In an interview shown on the television program Three Wide Life aired by Fox Sports Southeast, H.A. ‘Humpy’ Wheeler discussed the decline of racing at the NASCAR level in terms of attendance and why he believes short-track racing has not seemingly suffered the same type of drop off as the much more exposed asphalt racing series.
Many of the views expressed by Wheeler within this interview are consistent with those expressed by Michael Moats and myself numerous times on this website. However, it was considered that these statements coming from a person with such vast experience would carry considerable weight.
Wheeler’s experience in the sport of racing is extensive. He was first drawn to the sport as an 8-year-old boy living in Belmont, NC. He then went from selling sodas at the old Charlotte Speedway to serving as the promoter at Charlotte Motor Speedway, home to one of NASCAR’s premier events, the World 600(Coca-Cola 600).
“As soon as I saw those brightly colored race cars, I was hooked,” Wheeler told the Three Wide Life interviewer. “The guys who raced the cars were characters, they were bigger than life. Junior Johnson was a bootlegger and Curtis Turner, God knows what he did.”
After attending the University of South Carolina, Wheeler got his first real taste of promoting when he took over a quarter-mile track located in Gastonia, NC. There, the up-and-coming promoter learned the tricks of the trade that would make him successful in that business over the course of a long career.
“We charged $1.50 to get in,” Wheeler explained. “Our first race, the place was packed and the second race was packed.

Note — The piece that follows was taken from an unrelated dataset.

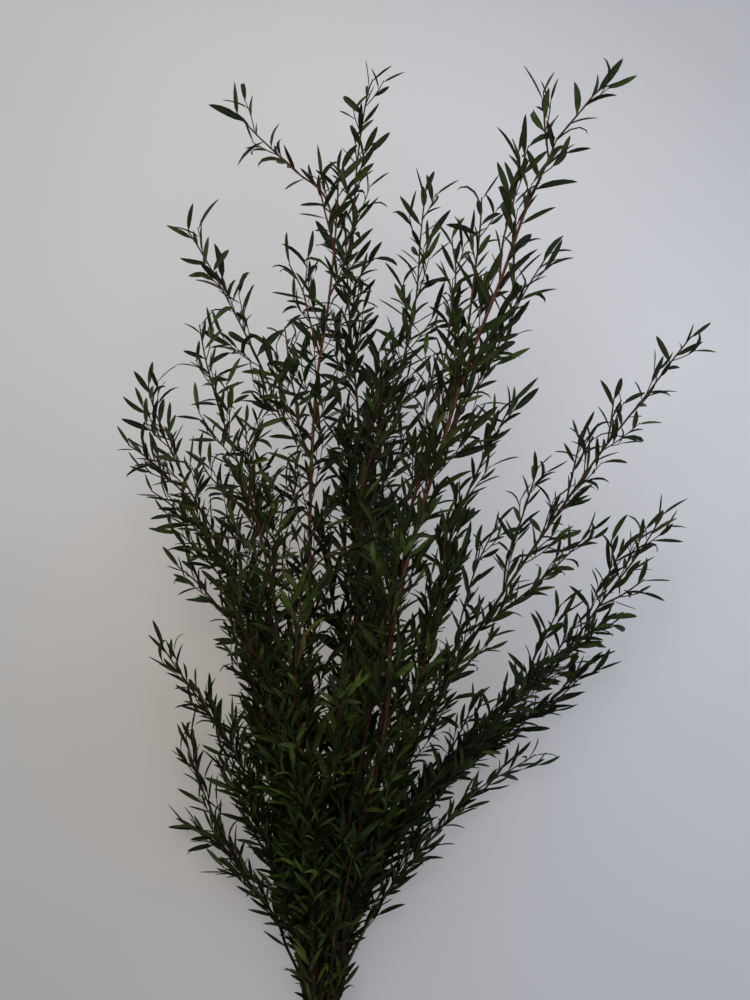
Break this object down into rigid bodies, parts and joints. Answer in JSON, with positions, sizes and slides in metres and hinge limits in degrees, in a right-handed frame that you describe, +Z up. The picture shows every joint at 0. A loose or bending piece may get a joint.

By the third race, instead of 12 cars, we had 65. It just really went on.”
That track was eventually shut down because of the traffic congestion it was causing. “After that we built the Carolina Speedway(a dirt track that is still in operation in Gastonia),” Wheeler added. “But after I did that for about five years, I figured out I needed to get to the big time so I went to work for Firestone and eventually became the Director of Racing for Firestone. I was involved with Indy Cars, sports cars, F1 and the whole deal. That really opened my eyes up to the rest of the world.”
That experience paved the way for Wheeler’s understanding of all facets of racing, short-track and otherwise. Furthermore, he developed a keen sense for the cycles that all sports tend to go through, including racing on all levels.
“All sports that become a national sport go through a ten to twelve year cycle of at least 15% growth a year,” he explained.
Wheeler went on to point out that the NFL went through a cycle beginning in the late 1950s and baseball did it during the Babe Ruth era of the 1920s.
“Once you go through that twelve to fourteen year growth period, you plateau out,” Wheeler continued. “If you’re like the NBA, you sit there for a while then all of a sudden here comes Michael Jordan, and boom, it shot up again.”
And that applies to NASCAR and all forms of racing as well.
“Something has to become a catalyst for growth again,” the 78-year-old pointed out. “The problem is we’re(NASCAR) sitting on this plateau and have been for seven years. It takes a sensational personality to move it, a sensational change. You’ve got to be willing to change to get off that plateau. Sport, in general, is so tradition bound and not willing to change for their own good.”
At this point in the interview, Wheeler begins to distinguish the difference in the current direction of NASCAR and that of short track racing.
“So what are going to have to do in racing?” he asked rhetorically. “I think we’re going to have to make some changes on the NASCAR level to make it better. And we’re certainly going to have to change on the short track level, which is where my interests lay now. No matter what I’m doing, if I’ve got a free night, I’m going to go to a short track. That’s where fun racing is and it’s kind of the way racing used to be. We’ve seen some tracks where they have full houses, even out in the boondocks.”
According to Wheeler, short track racing gives fans what they have been missing from other forms of the sport.
“People are going to the short tracks because they want to see what racing was really like twenty years ago,” he insisted. “There’s just a lot of color and drama on those short tracks that we’ve lost(in NASCAR). Hopefully that will come back. But without the backbone, and that’s the short tracks, the big tracks will suffer.”
Wheeler believes that the lack of color and drama in NASCAR is having an impact on both that form of racing and the local tracks.
From my own personal experience, I can attest to what Wheeler is saying. In 2016 I attended over 50 dirt track events. On six different occasions at five different tracks the announcement was made that the crowd on hand was the biggest in the history of each of those particular facilities. And at the same time, I watched a significant number of NASCAR races on television and could see large empty spaces in the grandstands surrounding those tracks.
“On the other hand, this is the first time in history where we’re seeing significant attendance drops with big tracks and not so much the short tracks.”